- [Record list]
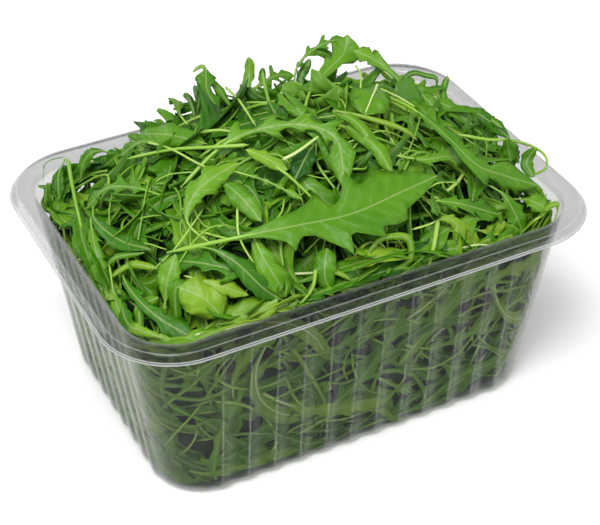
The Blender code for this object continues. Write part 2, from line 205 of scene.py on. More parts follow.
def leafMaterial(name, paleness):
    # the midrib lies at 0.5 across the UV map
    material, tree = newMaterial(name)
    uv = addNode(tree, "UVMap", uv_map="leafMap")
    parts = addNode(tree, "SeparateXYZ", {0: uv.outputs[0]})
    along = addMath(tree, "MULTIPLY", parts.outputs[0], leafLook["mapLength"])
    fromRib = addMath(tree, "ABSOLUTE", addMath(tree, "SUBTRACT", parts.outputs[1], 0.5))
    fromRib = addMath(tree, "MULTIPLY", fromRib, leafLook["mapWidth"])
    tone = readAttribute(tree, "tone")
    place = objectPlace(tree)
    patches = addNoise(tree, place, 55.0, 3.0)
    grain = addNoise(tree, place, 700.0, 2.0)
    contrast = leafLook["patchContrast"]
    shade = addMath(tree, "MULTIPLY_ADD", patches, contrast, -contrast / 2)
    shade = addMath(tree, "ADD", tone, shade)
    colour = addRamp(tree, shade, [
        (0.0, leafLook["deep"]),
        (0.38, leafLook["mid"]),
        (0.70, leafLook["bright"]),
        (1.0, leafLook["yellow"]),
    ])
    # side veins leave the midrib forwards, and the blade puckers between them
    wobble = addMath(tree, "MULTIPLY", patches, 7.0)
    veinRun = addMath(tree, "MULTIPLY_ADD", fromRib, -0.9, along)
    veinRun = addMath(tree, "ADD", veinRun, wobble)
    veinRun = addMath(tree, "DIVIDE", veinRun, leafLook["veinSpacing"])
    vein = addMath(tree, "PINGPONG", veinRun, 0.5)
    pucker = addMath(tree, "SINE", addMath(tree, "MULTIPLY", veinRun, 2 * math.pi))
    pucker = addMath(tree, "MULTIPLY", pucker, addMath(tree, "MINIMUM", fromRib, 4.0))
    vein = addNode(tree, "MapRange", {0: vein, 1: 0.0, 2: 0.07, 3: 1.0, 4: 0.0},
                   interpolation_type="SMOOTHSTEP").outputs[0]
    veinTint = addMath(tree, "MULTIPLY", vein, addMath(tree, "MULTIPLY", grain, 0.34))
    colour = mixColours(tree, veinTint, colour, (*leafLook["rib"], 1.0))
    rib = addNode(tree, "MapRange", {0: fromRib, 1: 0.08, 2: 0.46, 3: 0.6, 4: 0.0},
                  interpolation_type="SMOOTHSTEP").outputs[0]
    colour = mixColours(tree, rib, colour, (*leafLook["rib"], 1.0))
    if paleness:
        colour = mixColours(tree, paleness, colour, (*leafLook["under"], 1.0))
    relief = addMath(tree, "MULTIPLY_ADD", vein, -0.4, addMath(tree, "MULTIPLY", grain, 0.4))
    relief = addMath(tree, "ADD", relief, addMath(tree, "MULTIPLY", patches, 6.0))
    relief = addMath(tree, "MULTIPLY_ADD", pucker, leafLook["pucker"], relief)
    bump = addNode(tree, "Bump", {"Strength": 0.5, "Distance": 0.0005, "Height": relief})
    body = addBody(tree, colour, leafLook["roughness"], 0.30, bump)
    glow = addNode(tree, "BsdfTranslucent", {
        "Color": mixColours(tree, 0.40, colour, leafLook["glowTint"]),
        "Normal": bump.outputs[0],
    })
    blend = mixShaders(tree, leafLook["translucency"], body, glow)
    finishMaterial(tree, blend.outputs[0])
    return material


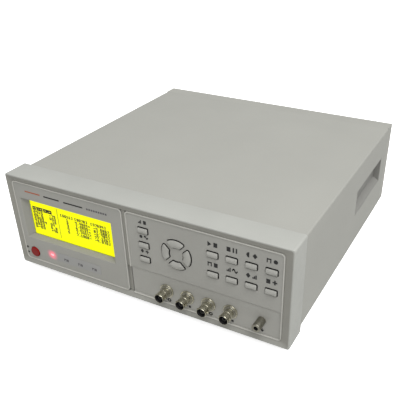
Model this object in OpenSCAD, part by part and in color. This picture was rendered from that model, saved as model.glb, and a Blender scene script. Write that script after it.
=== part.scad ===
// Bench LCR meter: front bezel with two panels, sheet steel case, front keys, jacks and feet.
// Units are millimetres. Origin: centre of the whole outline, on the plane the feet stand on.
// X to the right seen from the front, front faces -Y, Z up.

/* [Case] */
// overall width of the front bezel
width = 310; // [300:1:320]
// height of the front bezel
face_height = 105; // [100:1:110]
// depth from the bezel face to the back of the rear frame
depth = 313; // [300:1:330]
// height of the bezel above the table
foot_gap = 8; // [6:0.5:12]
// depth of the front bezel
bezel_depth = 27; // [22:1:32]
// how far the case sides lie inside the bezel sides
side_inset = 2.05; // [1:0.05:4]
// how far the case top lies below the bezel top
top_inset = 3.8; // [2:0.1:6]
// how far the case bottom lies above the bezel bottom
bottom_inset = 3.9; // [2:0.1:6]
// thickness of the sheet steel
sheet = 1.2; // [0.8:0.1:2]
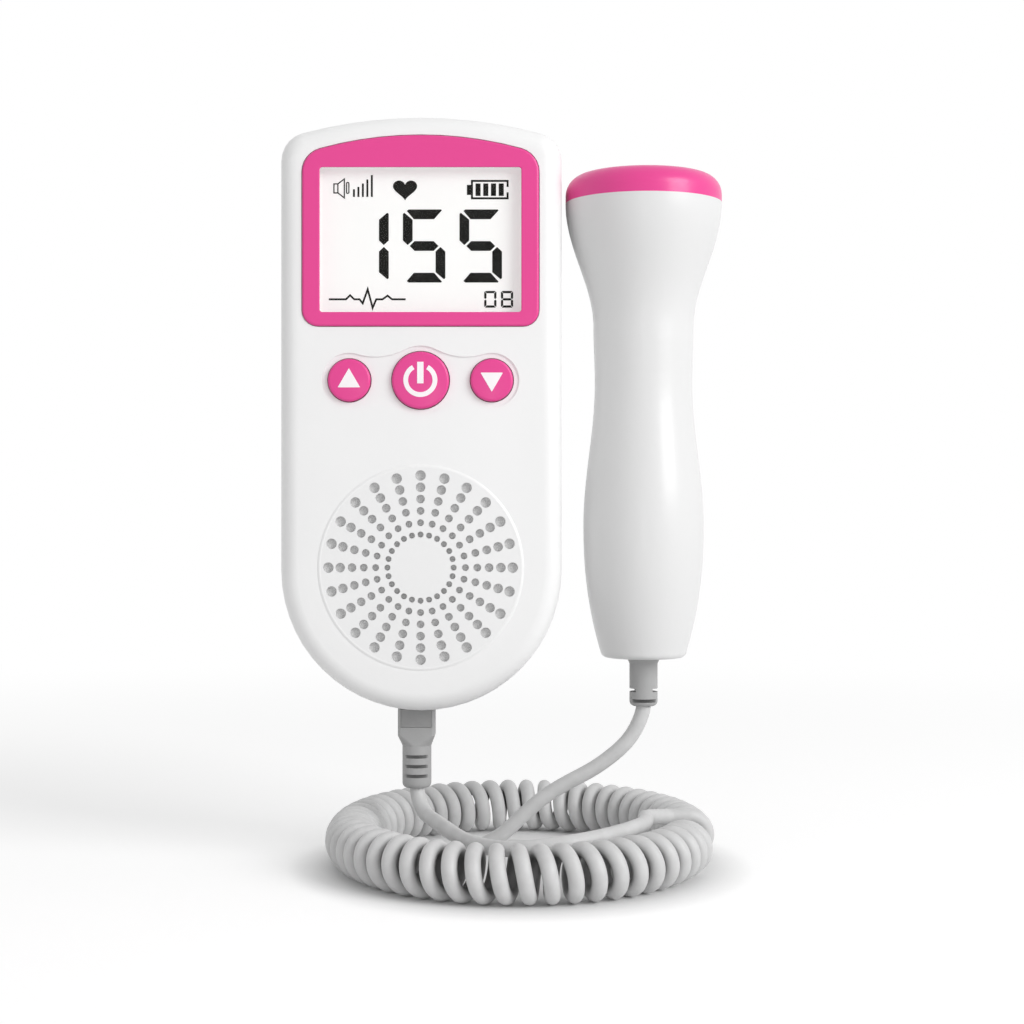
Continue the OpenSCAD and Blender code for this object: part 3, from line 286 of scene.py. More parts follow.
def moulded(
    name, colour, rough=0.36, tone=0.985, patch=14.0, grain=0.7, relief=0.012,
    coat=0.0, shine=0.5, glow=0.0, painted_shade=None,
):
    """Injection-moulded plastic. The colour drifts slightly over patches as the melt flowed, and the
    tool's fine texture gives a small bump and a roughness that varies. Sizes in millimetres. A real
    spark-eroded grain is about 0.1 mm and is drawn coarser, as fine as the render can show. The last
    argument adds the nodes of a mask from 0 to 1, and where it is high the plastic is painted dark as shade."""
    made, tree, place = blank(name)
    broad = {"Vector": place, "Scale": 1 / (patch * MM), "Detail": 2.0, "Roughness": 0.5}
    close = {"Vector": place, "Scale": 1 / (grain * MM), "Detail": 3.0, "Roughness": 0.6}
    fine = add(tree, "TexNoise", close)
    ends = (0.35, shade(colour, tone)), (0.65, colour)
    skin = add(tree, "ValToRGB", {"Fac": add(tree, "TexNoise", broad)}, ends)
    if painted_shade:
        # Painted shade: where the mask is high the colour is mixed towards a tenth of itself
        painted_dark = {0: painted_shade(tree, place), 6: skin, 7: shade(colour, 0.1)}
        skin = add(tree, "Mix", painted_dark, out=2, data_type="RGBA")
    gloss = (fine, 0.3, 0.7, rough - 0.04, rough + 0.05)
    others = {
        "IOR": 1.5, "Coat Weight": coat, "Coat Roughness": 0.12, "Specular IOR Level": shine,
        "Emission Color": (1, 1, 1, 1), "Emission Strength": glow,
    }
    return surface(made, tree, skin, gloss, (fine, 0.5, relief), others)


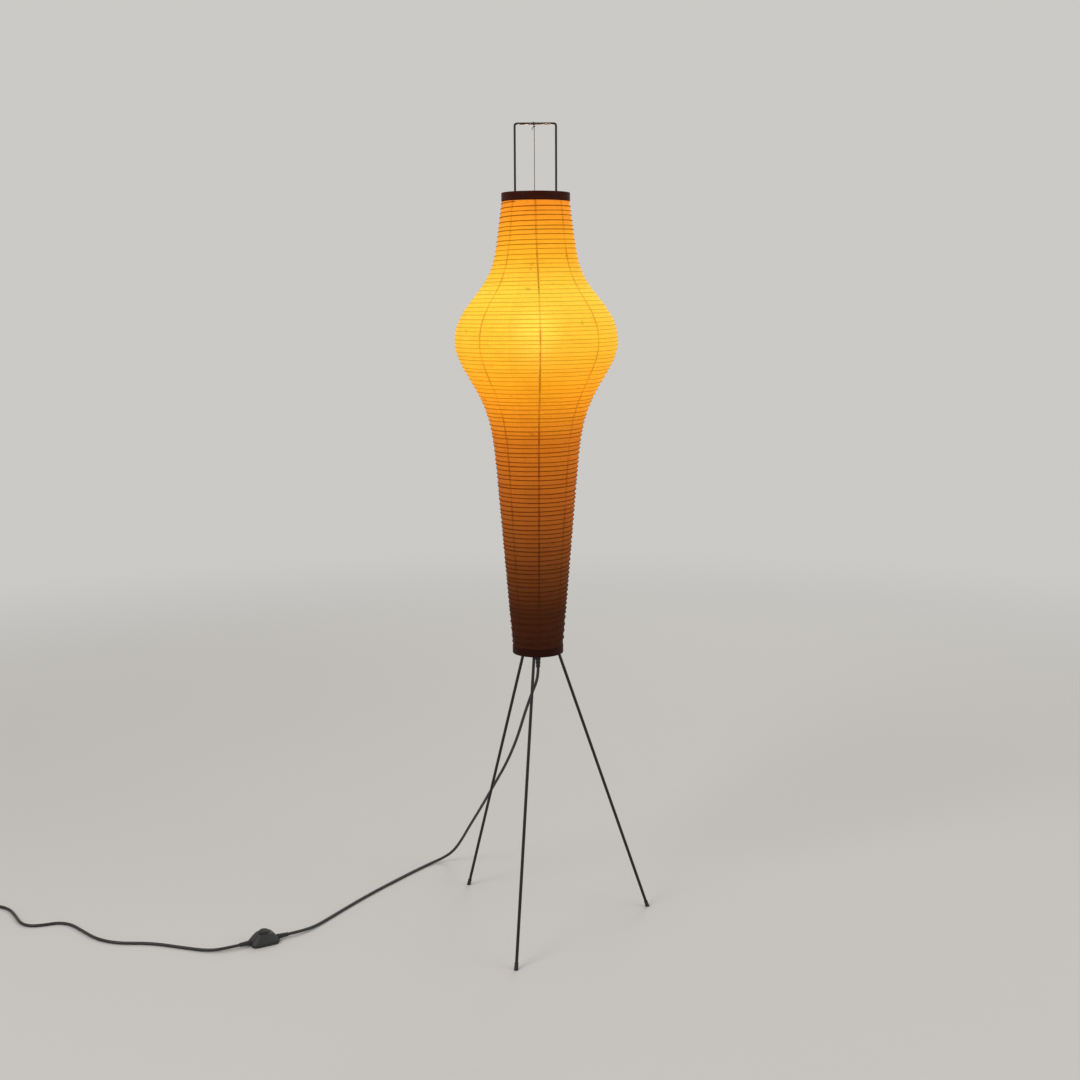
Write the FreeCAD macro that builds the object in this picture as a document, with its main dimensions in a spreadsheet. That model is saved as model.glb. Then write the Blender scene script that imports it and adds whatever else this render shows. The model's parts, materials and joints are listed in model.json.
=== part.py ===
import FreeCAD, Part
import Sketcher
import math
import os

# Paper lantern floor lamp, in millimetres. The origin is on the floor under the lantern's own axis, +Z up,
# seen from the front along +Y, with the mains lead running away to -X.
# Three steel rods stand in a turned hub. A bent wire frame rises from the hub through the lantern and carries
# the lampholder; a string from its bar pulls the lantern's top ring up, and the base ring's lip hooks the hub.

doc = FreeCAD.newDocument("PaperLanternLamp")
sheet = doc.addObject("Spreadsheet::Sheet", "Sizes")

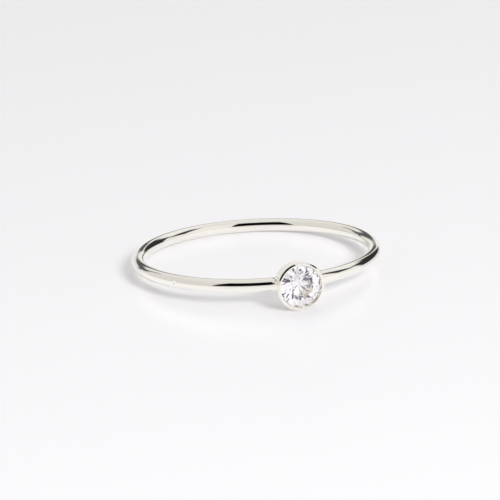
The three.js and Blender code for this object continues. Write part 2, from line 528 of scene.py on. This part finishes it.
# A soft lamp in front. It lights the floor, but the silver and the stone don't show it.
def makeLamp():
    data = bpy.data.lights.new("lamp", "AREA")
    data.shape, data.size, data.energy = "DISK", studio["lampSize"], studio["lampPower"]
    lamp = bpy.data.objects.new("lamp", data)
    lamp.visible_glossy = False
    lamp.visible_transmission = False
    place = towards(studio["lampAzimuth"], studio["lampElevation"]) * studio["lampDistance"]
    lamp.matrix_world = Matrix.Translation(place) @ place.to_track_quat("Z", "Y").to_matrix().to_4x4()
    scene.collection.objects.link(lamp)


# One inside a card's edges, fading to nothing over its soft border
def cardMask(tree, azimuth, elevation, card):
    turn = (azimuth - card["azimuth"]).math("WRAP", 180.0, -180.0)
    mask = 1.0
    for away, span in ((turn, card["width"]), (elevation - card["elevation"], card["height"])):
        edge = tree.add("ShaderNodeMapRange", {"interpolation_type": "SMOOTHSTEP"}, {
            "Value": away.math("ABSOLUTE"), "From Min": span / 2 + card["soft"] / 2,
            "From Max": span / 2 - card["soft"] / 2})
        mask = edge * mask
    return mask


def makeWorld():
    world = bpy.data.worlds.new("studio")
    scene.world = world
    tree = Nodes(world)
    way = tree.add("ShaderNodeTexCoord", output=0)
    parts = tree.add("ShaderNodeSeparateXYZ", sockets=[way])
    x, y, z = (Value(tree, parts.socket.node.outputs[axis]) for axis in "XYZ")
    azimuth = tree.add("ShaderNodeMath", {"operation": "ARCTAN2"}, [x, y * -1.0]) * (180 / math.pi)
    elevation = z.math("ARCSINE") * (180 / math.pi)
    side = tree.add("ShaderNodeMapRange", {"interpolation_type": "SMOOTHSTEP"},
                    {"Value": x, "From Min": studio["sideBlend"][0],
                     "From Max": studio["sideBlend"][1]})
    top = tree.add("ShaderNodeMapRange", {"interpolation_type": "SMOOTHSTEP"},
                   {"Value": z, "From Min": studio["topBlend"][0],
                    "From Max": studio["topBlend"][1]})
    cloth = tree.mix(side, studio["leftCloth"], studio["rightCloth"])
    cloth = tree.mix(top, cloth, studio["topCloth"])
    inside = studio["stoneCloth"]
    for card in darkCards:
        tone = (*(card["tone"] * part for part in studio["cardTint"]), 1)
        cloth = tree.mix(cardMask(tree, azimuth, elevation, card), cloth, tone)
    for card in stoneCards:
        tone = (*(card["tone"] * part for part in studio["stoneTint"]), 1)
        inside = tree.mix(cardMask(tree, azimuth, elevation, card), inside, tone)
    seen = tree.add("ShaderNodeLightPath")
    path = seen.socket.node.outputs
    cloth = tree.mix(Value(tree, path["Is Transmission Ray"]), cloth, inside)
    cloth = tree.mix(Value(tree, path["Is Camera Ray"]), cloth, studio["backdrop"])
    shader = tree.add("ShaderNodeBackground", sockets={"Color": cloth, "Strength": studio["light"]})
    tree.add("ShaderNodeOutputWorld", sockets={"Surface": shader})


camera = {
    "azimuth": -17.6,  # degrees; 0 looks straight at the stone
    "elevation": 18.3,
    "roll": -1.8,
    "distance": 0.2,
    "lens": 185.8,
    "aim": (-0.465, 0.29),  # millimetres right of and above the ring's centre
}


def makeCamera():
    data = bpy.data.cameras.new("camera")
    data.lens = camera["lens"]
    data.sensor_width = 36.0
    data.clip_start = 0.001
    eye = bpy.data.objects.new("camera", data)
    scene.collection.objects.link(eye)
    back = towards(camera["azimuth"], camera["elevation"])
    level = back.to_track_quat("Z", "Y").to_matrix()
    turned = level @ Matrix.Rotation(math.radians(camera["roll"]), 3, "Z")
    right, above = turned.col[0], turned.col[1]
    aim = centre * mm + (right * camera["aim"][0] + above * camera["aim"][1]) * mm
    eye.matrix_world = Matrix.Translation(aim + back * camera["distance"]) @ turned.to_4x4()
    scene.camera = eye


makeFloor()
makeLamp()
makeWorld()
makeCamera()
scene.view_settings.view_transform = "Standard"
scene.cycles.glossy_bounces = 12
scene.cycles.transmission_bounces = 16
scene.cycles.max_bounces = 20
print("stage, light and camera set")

- [Exercise requirements]
Tally up the lines of the listing containing the word "OpenSCAD". Give only the total.

- [Task result]
2